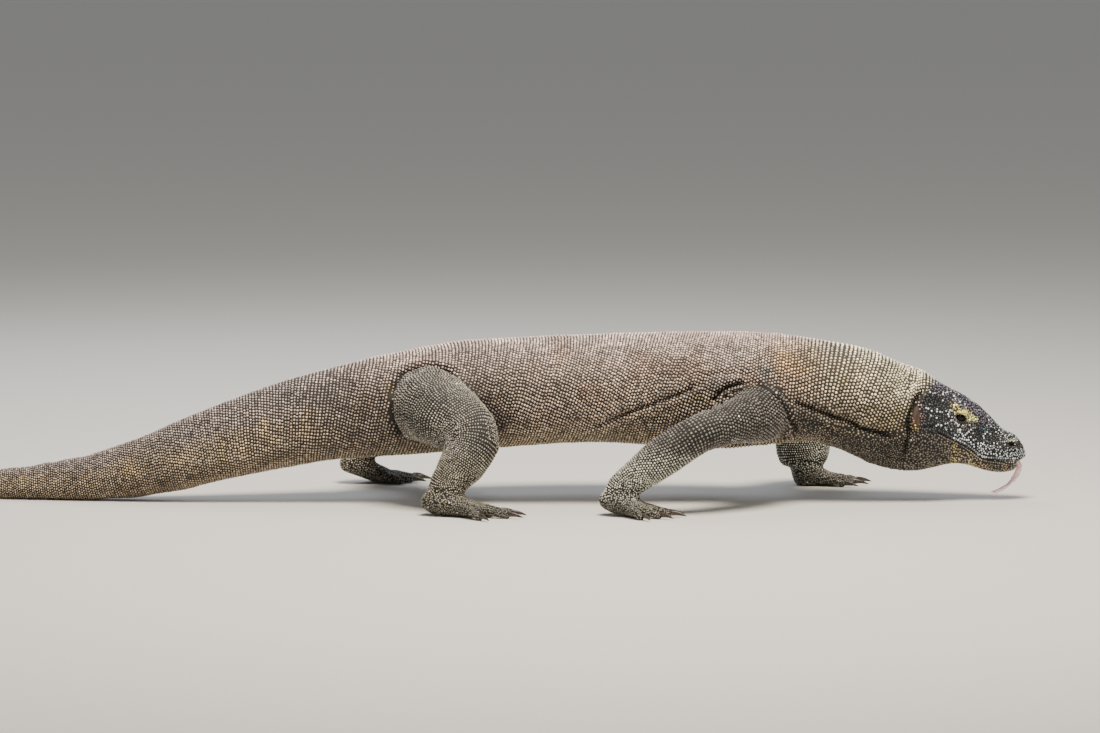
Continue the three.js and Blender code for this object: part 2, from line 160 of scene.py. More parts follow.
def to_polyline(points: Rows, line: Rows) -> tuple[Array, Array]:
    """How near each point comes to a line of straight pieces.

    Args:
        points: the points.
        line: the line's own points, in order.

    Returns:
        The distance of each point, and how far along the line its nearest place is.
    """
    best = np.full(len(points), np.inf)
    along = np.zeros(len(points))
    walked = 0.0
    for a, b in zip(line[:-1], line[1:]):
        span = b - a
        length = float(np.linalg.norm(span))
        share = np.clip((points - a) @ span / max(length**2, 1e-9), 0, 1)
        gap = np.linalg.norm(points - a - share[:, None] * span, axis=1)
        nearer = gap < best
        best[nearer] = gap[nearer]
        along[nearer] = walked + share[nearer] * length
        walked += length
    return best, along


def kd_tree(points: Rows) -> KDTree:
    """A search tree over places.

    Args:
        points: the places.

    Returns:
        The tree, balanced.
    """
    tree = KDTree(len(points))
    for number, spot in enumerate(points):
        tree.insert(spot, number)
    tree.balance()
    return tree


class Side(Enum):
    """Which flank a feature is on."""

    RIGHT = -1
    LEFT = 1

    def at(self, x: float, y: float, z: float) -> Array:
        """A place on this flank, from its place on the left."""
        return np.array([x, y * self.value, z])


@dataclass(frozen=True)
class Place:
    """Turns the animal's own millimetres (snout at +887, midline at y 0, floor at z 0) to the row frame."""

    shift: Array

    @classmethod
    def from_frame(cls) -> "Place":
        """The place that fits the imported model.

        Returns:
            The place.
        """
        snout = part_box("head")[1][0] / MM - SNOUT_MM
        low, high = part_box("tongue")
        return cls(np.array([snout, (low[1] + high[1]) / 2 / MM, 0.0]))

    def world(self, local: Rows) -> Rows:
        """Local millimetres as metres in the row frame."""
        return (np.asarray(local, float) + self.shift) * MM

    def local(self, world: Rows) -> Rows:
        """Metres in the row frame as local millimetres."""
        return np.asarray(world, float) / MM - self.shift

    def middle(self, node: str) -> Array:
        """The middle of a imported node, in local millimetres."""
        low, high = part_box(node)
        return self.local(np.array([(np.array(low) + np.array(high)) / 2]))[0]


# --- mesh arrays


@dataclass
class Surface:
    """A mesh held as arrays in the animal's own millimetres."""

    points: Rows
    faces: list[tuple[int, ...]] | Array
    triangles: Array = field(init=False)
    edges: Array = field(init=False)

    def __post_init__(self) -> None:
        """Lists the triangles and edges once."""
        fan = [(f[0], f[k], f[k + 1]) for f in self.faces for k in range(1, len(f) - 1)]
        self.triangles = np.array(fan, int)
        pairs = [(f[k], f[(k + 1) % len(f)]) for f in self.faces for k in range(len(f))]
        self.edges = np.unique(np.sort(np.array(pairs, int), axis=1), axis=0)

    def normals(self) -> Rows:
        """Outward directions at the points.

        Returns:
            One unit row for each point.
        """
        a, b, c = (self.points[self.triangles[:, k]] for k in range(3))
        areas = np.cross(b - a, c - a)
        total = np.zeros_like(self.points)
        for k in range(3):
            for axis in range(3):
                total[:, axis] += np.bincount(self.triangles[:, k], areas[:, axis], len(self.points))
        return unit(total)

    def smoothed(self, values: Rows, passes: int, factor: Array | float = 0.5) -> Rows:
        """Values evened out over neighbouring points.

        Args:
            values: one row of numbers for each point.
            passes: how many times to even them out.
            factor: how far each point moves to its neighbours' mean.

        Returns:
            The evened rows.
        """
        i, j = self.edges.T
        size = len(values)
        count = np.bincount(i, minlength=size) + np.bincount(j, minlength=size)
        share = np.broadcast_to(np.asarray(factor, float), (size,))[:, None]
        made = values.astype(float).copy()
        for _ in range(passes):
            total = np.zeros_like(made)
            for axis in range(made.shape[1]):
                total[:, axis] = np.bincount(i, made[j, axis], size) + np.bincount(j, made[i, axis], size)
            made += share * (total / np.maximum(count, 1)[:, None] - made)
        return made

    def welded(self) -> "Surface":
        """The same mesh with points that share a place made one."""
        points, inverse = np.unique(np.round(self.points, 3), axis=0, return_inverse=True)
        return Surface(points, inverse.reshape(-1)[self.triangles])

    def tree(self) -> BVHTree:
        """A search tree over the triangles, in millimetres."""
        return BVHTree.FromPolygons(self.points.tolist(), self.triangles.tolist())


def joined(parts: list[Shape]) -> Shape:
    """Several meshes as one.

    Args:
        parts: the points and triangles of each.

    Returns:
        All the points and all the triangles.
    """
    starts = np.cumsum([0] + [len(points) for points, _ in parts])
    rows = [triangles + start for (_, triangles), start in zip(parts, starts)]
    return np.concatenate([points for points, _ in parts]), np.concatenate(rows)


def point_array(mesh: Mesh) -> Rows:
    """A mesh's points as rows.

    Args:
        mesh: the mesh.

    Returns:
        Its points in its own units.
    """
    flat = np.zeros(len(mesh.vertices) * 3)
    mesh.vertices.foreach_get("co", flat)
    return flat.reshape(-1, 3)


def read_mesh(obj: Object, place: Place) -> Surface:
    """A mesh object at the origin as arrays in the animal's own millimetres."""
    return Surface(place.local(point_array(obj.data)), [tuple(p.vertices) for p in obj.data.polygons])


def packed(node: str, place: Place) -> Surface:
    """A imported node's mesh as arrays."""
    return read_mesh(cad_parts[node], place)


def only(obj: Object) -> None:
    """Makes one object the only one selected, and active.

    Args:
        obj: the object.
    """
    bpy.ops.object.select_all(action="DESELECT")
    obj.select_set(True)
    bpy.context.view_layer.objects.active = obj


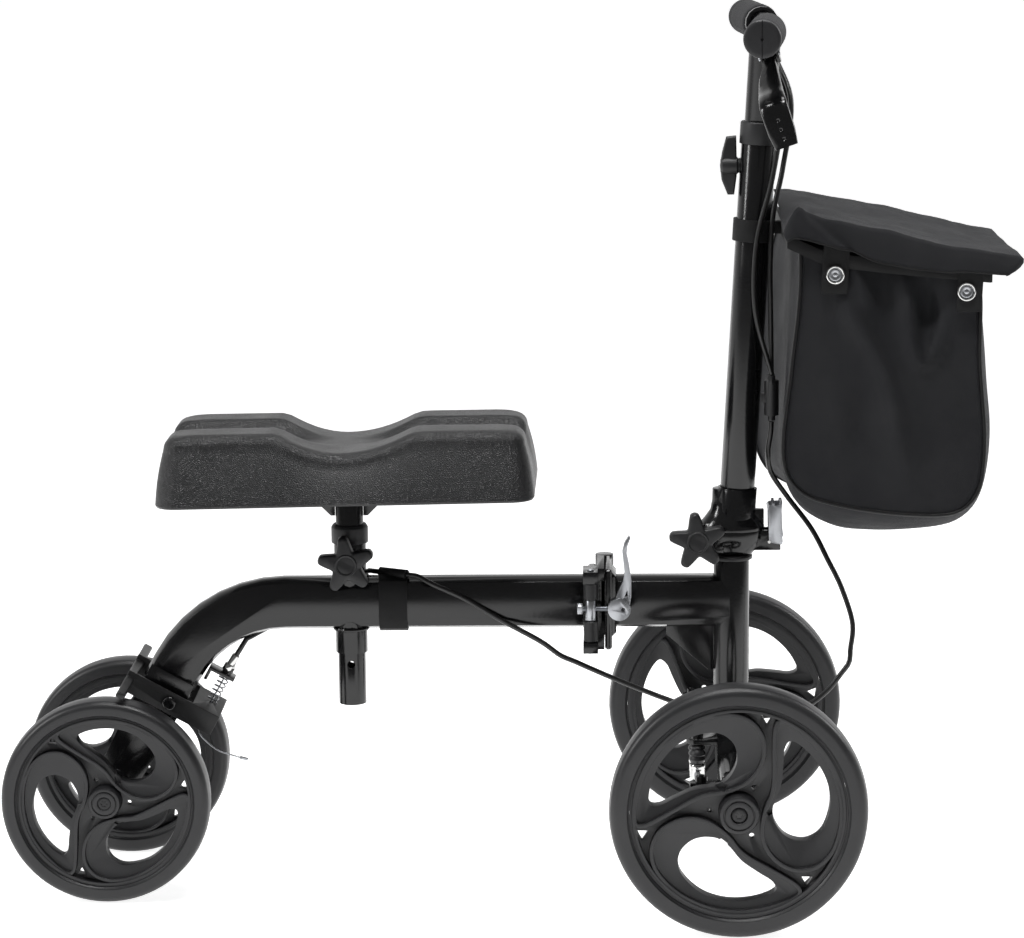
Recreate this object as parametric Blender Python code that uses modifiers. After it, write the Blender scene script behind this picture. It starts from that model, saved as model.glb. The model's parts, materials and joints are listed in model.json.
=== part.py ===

____________________

### Exercise requirements
From the records above, extract exactly and only the lines that begin at the line with "MM - SNOUT_MM" and stop after the line with "return cls(np.array([snout, (low[1]".

### Exercise solution
        snout = part_box("head")[1][0] / MM - SNOUT_MM
        low, high = part_box("tongue")
        return cls(np.array([snout, (low[1] + high[1]) / 2 / MM, 0.0]))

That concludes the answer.